## begin
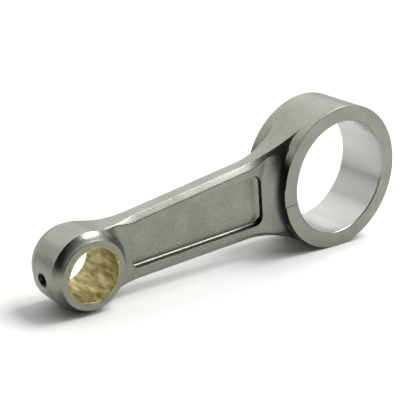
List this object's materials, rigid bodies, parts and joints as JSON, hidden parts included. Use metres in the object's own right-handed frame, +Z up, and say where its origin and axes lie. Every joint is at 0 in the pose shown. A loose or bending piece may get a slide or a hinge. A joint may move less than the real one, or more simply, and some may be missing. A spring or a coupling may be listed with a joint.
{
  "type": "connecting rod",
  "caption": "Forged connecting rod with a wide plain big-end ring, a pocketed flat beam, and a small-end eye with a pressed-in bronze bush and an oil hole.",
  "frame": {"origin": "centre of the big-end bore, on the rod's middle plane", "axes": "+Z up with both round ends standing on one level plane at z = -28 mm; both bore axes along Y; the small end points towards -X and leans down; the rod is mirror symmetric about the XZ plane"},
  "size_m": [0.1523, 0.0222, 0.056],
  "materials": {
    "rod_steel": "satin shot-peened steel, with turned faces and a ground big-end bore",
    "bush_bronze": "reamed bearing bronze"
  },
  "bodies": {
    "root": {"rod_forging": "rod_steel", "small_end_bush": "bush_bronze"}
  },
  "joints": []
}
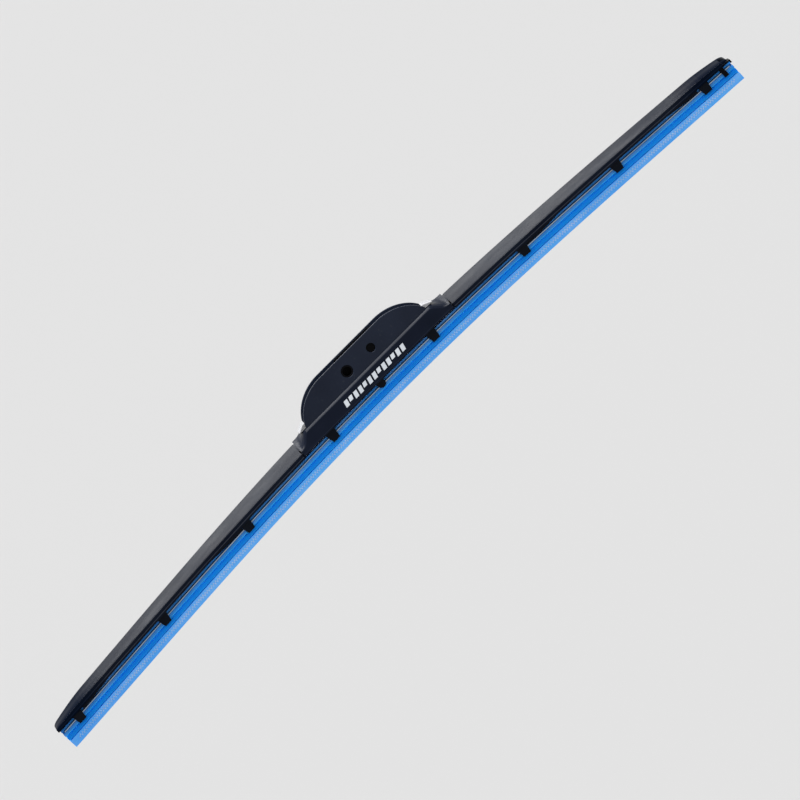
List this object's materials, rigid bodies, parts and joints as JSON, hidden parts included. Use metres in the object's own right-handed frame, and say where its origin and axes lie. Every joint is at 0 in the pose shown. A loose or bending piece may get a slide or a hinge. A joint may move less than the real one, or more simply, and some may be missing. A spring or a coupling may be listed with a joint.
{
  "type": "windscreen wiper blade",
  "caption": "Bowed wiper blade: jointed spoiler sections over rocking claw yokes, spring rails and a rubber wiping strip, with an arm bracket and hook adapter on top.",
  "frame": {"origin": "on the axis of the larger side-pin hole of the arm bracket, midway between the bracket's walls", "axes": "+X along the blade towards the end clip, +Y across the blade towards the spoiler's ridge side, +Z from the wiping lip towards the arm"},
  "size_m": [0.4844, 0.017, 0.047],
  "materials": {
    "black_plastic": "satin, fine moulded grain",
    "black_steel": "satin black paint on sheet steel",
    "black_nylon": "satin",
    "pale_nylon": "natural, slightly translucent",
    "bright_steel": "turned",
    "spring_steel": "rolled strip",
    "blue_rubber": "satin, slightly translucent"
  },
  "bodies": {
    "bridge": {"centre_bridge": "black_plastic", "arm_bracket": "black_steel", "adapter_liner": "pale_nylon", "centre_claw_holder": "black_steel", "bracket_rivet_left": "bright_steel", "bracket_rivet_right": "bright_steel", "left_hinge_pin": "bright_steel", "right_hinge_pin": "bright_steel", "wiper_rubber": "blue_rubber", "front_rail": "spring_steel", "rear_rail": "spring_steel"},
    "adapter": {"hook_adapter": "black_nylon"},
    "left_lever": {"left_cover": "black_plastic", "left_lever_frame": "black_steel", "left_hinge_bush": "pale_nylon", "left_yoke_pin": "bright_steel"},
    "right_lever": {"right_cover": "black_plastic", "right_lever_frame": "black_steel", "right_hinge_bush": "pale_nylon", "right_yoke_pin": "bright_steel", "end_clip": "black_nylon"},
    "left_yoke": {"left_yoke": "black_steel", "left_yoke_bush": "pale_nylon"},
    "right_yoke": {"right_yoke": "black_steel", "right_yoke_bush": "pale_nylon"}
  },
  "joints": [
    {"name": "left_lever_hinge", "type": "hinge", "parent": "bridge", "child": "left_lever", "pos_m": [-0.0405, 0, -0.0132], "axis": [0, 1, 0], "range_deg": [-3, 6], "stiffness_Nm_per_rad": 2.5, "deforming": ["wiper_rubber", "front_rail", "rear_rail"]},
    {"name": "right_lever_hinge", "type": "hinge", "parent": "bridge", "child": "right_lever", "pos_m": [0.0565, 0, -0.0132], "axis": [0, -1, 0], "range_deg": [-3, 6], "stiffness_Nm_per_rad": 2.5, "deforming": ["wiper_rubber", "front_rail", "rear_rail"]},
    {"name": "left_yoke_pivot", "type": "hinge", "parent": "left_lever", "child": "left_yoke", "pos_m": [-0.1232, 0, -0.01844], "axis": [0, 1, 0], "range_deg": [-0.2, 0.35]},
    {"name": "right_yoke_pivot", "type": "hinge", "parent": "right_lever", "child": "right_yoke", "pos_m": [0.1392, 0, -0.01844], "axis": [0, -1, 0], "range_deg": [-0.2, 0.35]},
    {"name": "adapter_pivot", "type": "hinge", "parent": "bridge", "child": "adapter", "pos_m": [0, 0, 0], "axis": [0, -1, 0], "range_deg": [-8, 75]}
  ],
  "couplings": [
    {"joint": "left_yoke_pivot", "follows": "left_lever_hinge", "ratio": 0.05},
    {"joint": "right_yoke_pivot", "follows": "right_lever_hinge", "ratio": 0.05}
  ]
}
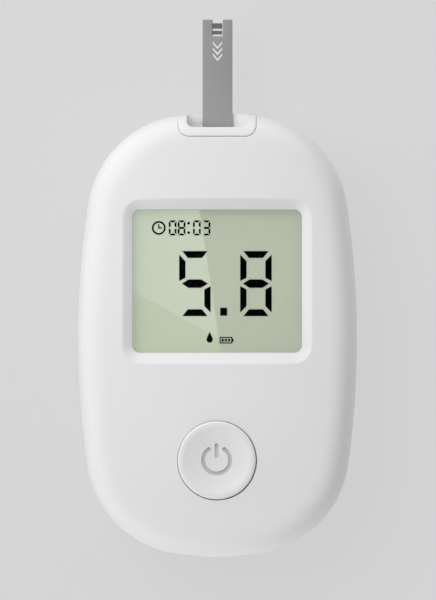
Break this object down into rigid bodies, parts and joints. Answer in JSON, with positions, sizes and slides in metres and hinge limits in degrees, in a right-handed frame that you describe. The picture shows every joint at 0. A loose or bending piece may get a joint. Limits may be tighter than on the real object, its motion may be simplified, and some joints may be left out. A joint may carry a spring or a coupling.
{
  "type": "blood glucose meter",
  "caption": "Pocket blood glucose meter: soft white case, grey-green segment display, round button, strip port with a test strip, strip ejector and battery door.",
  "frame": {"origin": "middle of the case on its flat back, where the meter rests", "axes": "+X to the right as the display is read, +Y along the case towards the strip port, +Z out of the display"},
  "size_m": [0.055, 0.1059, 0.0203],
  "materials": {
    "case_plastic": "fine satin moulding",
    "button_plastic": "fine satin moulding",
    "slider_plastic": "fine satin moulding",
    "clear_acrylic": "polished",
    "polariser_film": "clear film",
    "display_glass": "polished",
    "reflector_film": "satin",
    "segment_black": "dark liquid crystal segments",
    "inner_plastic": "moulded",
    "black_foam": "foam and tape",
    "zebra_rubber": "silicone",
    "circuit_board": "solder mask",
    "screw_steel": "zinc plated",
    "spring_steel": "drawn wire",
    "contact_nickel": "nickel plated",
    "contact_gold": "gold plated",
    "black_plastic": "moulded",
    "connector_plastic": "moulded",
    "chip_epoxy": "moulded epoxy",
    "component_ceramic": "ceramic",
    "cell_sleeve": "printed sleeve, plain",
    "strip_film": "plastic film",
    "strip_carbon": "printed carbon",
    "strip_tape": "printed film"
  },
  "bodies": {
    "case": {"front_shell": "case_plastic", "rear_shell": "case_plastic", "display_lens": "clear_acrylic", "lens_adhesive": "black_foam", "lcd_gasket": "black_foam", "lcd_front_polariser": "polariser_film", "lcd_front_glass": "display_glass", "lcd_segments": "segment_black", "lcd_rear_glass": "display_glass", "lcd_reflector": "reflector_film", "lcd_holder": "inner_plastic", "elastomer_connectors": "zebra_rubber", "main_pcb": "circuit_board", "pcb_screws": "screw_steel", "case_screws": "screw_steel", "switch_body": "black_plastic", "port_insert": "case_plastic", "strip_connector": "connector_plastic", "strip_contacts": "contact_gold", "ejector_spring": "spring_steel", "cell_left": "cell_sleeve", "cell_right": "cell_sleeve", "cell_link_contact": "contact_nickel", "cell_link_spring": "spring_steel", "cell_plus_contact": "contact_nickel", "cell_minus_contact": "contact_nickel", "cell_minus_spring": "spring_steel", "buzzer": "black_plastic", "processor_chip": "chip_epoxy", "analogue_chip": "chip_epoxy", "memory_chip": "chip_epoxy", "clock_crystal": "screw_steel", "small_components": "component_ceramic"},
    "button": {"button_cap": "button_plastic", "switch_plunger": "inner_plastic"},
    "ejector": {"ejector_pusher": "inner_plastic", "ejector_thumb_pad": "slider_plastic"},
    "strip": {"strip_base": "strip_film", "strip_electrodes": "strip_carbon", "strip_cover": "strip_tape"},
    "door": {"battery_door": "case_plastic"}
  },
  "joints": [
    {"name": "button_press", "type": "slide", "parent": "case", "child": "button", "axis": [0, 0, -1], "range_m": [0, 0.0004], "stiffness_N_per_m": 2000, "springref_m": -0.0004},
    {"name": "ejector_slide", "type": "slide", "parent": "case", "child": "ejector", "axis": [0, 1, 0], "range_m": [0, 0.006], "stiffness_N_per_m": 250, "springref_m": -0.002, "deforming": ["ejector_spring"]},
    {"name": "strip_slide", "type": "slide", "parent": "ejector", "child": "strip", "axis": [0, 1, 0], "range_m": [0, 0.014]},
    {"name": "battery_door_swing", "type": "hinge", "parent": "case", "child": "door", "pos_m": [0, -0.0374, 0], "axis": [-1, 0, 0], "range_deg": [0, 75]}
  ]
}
## end
## GIVEN INSTRUCTION
From the entries above, list each line with "loose" in it.

## SOLUTION TO THIS EXERCISE
List this object's materials, rigid bodies, parts and joints as JSON, hidden parts included. Use metres in the object's own right-handed frame, +Z up, and say where its origin and axes lie. Every joint is at 0 in the pose shown. A loose or bending piece may get a slide or a hinge. A joint may move less than the real one, or more simply, and some may be missing. A spring or a coupling may be listed with a joint.
List this object's materials, rigid bodies, parts and joints as JSON, hidden parts included. Use metres in the object's own right-handed frame, and say where its origin and axes lie. Every joint is at 0 in the pose shown. A loose or bending piece may get a slide or a hinge. A joint may move less than the real one, or more simply, and some may be missing. A spring or a coupling may be listed with a joint.
Break this object down into rigid bodies, parts and joints. Answer in JSON, with positions, sizes and slides in metres and hinge limits in degrees, in a right-handed frame that you describe. The picture shows every joint at 0. A loose or bending piece may get a joint. Limits may be tighter than on the real object, its motion may be simplified, and some joints may be left out. A joint may carry a spring or a coupling.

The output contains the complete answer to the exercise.